Ainda que a profusão de fuzis nos deixe tentados a comparar o Rio a Gaza, vale lembrar que lá as motivações são completamente distintas. Sem falar que o poderio bélico dos extremistas palestinos é infinitamente maior que o dos criminosos cariocas. E, apesar da inovação recente — o uso de drones para lançar granadas contra policiais —, os criminosos brasileiros não se configuram como um exército e estão longe de possuir o arsenal que o Hamas tinha quando resolveu atacar Israel em 2023.

“Mas o Brasil vive uma guerra civil!”, alguém grita, nervoso.

Ora, guerras civis — aquilo que o direito internacional chama de “conflitos armados de caráter não internacional” — precisam ter motivação política ou ideológica, como acontece hoje no Sudão, onde um grupo paramilitar enfrenta o exército numa disputa pelo poder estatal. Lá, a crise tem dimensões apocalípticas: mais de 150 mil mortos e, segundo estimativas da ONU, mais de 4 milhões de sudaneses refugiados em países vizinhos. Até nas proporções, as crises são diferentes.

Vemos a população das comunidades brasileiras comandadas pelo tráfico sitiada em suas próprias casas, cercada de barricadas e frequentemente exposta à troca de tiros. Sentimos o trágico episódio nos complexos do Alemão e da Penha como se fosse a mais sangrenta das batalhas de uma guerra brasileira.

É possível, sim, que em algum momento um governante brasileiro declare “guerra ao narcotráfico”, mas será uma declaração retórica — assim como foi quando o presidente americano George W. Bush declarou “guerra ao terror” após os ataques de 11 de setembro de 2001. Guerra mesmo foi quando os Estados Unidos invadiram, primeiro, o Afeganistão e, depois, o Iraque.
O nosso conflito, em tudo, é de outra natureza.

E, como tal, precisa ser combatido — não com arroubos populistas nem com a criação de gabinetes de crise improvisados para satisfazer a opinião pública, sem eficácia. A nossa tragédia diária exige um planejamento efetivo e coordenado entre as muitas forças políticas e policiais envolvidas.

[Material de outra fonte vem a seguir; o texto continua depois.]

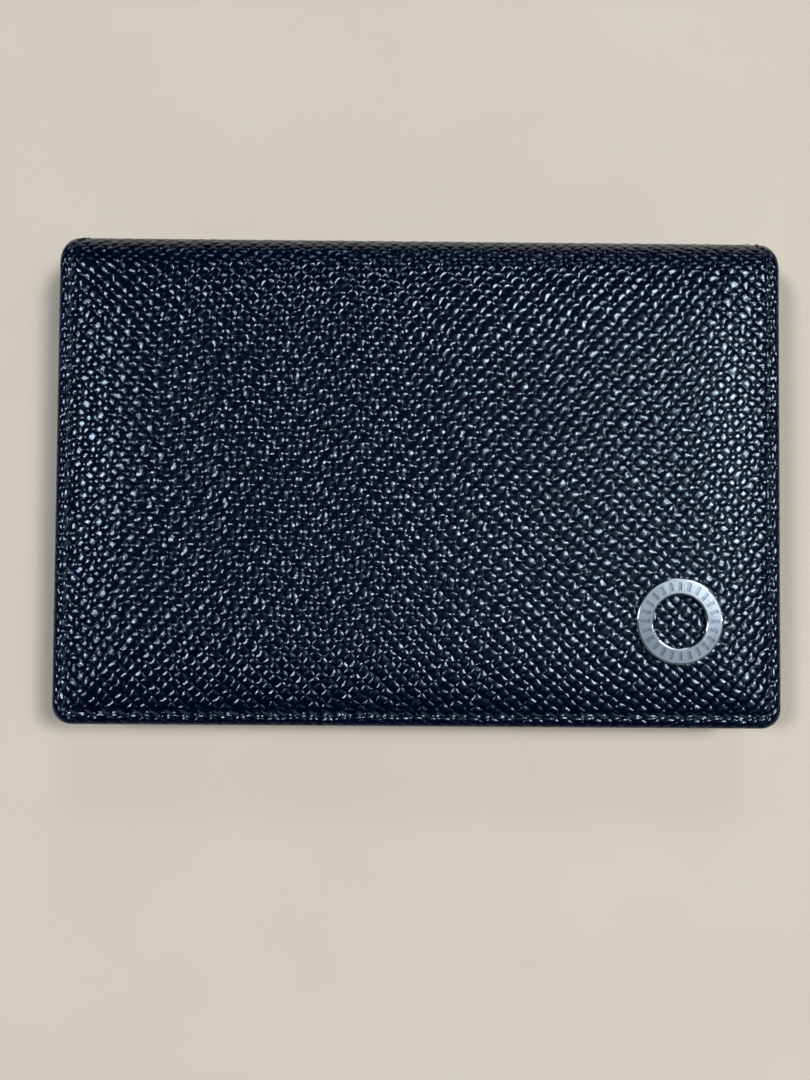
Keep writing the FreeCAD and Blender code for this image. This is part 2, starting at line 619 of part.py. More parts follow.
def row(inset, y, height):
    """Places of stitches in a straight row across a panel, between its side seams."""
    wide = mm(f"{HALF_WIDTH} - ({inset})") - mm("Sizes.stitch_pitch")
    count = round(2 * wide / mm("Sizes.stitch_pitch"))
    return [(V((k + 0.5) * 2 * wide / count - wide, y, height), V(1, 0, 0)) for k in range(count)]


def make_edge_stitches():
    r, sunk = mm("Sizes.thread_radius"), mm("Sizes.groove_depth")
    start = f"{FOLD_START} - Sizes.groove_width / 2"
    make_stitches("back_outer_stitches",
                  seam("Sizes.seam_inset", start, lambda y: sunk - r))
    flange_top = mm(f"{POCKET_FLOOR} + Sizes.gusset_thickness")
    make_stitches("back_inner_stitches",
                  seam("Sizes.seam_inset", "Sizes.pocket_mouth - Sizes.stitch_pitch",
                       lambda y: flange_top + r))
    make_stitches("flap_outer_stitches",
                  seam("Sizes.seam_inset", start, lambda y: mm(FLAP_TOP) - sunk + r))

    reach = mm("Sizes.stitch_pitch * Sizes.stitch_share / 2")

    def flap_inside(y):
        for mouth, level in ((mm("Sizes.flap_slot_mouth"), FLAP_SLOT_LEVEL),
                             (mm("Sizes.flap_slip_mouth"), FLAP_SLIP_LEVEL)):
            if y < mouth + reach:
                return mm(level) - r
        return mm(FLAP_LINING_LEVEL) - r

    make_stitches("flap_inner_stitches",
                  seam("Sizes.seam_inset", "Sizes.lining_top - Sizes.groove_width", flap_inside))
    front_seam = "Sizes.inner_inset + Sizes.seam_inset"
    slot_mouth = mm("Sizes.pocket_slot_mouth") + reach
    make_stitches("pocket_front_stitches",
                  seam(front_seam, "Sizes.pocket_mouth - Sizes.seam_inset",
                       lambda y: mm(SLOT_TOP if y < slot_mouth else SLOT_LEVEL) + r))
    make_stitches("pocket_mouth_stitches",
                  row(front_seam, mm("Sizes.pocket_mouth - Sizes.seam_inset"),
                      mm(SLOT_LEVEL) + r))


def make_spine_stitches():
    """The side seams carried over the spine: round the end of each crease, and on the wall."""
    east = mm(f"{HALF_WIDTH} - Sizes.seam_inset")
    middle_y, radius, top = mm(FOLD_START), mm("Sizes.fold_radius"), mm(FLAP_TOP)
    seam_radius = mm("Sizes.fold_radius - Sizes.groove_depth + Sizes.thread_radius")
    for label, centre, start in (
        ("lower_fold_stitches", radius, -math.pi / 2),
        ("upper_fold_stitches", top - radius, 0),
    ):
        places = []
        for k in range(FOLD_STITCHES):
            turn = start + (k + 0.5) * math.pi / 2 / FOLD_STITCHES
            for x in (-east, east):
                point = V(x, middle_y + seam_radius * math.cos(turn),
                          centre + seam_radius * math.sin(turn))
                places.append((point, V(0, -math.sin(turn), math.cos(turn))))
        make_stitches(label, places)
    wall = mm(f"{SPINE_OUTSIDE} - Sizes.groove_depth + Sizes.thread_radius")
    make_stitches("spine_stitches", [(V(x, wall, top / 2), V(0, 0, 1)) for x in (-east, east)])


# ---------------------------------------------------------------- document

def check_and_export():
    """Stops on any failed object, then writes one STEP file for each node."""
    doc.recompute()
    failed = [o.Name for o in doc.Objects if {"Invalid", "Error"} & set(o.State)]
    if failed:
        raise RuntimeError(f"objects failed: {failed}")
    os.makedirs("parts", exist_ok=True)
    for node in nodes:
        if node.Shape.isNull() or not node.Shape.isValid() or node.Shape.Volume <= 0:
            raise RuntimeError(f"{node.Label} has no valid shape")
        node.Shape.exportStep(f"parts/{node.Label}.step")
        box = node.Shape.BoundBox
        print(f"{node.Label:28s} solids {len(node.Shape.Solids):3d}  volume {node.Shape.Volume:9.2f}"
              f"  z {box.ZMin:6.2f} to {box.ZMax:6.2f}")


fill_sheet()
make_back_half()
make_pocket_front()
make_gusset()
make_fold("lower_fold_leather", "lower_fold_lining", "Sizes.fold_radius", upper=False)
make_spine_wall()
make_fold("upper_fold_leather", "upper_fold_lining", f"{FLAP_TOP} - Sizes.fold_radius", upper=True)
make_lining_tab("back_spine_lining_tab", HEM_LEVEL)
make_lining_tab("flap_spine_lining_tab", FLAP_BOARD_LEVEL)
make_flap()
make_emblem()
make_edge_stitches()
make_spine_stitches()
check_and_export()
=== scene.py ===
"""Looks of the business card case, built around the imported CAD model. Metres, in the CAD's frame.

The cover is two closed leather shells that meet halfway up the spine. Each is laid out flat in
x and in s, the distance along its outside from the free edge, and then wrapped round the spine.
"""
import math
import random

import bmesh
import bpy
import numpy as np
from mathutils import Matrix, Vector


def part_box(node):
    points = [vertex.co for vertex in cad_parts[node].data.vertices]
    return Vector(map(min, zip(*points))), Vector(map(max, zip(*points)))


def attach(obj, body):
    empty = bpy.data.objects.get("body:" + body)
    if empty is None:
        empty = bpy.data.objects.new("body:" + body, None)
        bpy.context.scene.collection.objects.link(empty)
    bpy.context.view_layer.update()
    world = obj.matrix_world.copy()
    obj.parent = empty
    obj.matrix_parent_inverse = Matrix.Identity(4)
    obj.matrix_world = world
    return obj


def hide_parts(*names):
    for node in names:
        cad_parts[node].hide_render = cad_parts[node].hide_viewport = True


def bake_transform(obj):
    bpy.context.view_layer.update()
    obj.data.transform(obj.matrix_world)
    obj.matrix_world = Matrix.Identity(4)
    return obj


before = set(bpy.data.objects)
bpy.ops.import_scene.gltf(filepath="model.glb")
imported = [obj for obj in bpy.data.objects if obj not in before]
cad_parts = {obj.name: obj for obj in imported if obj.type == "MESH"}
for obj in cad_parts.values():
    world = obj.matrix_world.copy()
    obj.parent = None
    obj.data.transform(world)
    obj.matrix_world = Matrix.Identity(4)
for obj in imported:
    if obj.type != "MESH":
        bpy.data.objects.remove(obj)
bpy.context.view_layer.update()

MM = 0.001

# ---------------------------------------------------------------- places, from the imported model

BACK_LO, BACK_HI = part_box("back_cover_leather")
FLAP_LO, FLAP_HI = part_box("flap_cover_leather")
FOLD_LO, FOLD_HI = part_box("upper_fold_leather")
WALL_LO, WALL_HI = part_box("spine_leather")
TAB_LO, TAB_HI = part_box("flap_spine_lining_tab")
RING_LO, RING_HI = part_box("emblem_ring")
RING_RADIUS = (RING_HI.x - RING_LO.x) / 2
FLUTE_RADIUS = RING_RADIUS * 5.25 / 6.5     # middle of the ring's band, where its flutes are

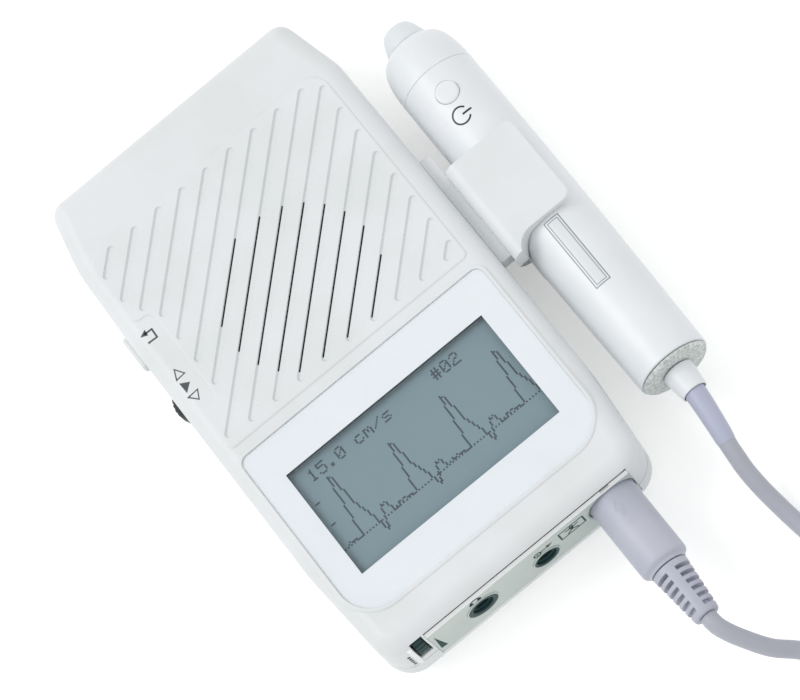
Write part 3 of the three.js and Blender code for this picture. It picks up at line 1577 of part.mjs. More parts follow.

Até o menos informado dos brasileiros já ouviu dizer que o Comando Vermelho e outras dezenas de facções atuam como empresas, vendendo não só drogas, mas também serviços e produtos — de gás a internet — e enriquecendo às custas de populações que vivem sob seus domínios ditatoriais, sitiadas por quilômetros e quilômetros de barricadas.

Ainda que coaptem políticos para influenciar decisões, o Comando Vermelho não demonstra intenção, ao menos por ora, de colocar um Urso da Penha, um Marcinho VP ou mesmo um TH Jóias no Palácio do Planalto, em Brasília.

Mas, como sabemos, os objetivos mudam —e o crime se torna mais complexo e refinado a cada vez que o sol nasce sobre o Brasil. Há 26 anos, em uma entrevista para o histórico documentário Notícias de uma Guerra Particular, o então chefe da Polícia Civil do Rio de Janeiro, delegado Hélio Luz, avaliava que os traficantes não eram suficientemente organizados e não passavam de um “varejão”. O tráfico, naquele distante 1999, parecia sob controle.

A realidade agora é que o varejão dos traficantes já chegou à Faria Lima, e as autoridades brasileiras perderam o controle de uma parte considerável do território nacional. Os traficantes continuam no ramo comercial, usando seus soldados para defender seus negócios e, por enquanto, longe das questões ideológicas e políticas que tanto tempo consomem em nosso país.

Enquanto eles não decidirem mudar de ramo, isso que sentimos como se fosse uma guerra é apenas outro bicho igualmente apavorante: a terrível violência urbana, com raízes profundas na histórica desigualdade de oportunidades — a nossa barbárie particular.

O que nos falta, afinal, não é declarar guerra e criar uma situação em que direitos sejam suprimidos e poderes excepcionais concedidos aos militares. Precisamos definir uma estratégia nacional, deixá-la muito clara para a população — de preferência com um pacto nacional envolvendo a sociedade — e colocar todos os recursos necessários para que tal estratégia seja bem-sucedida, sob o risco de continuarmos perdidos na Serra da Misericórdia.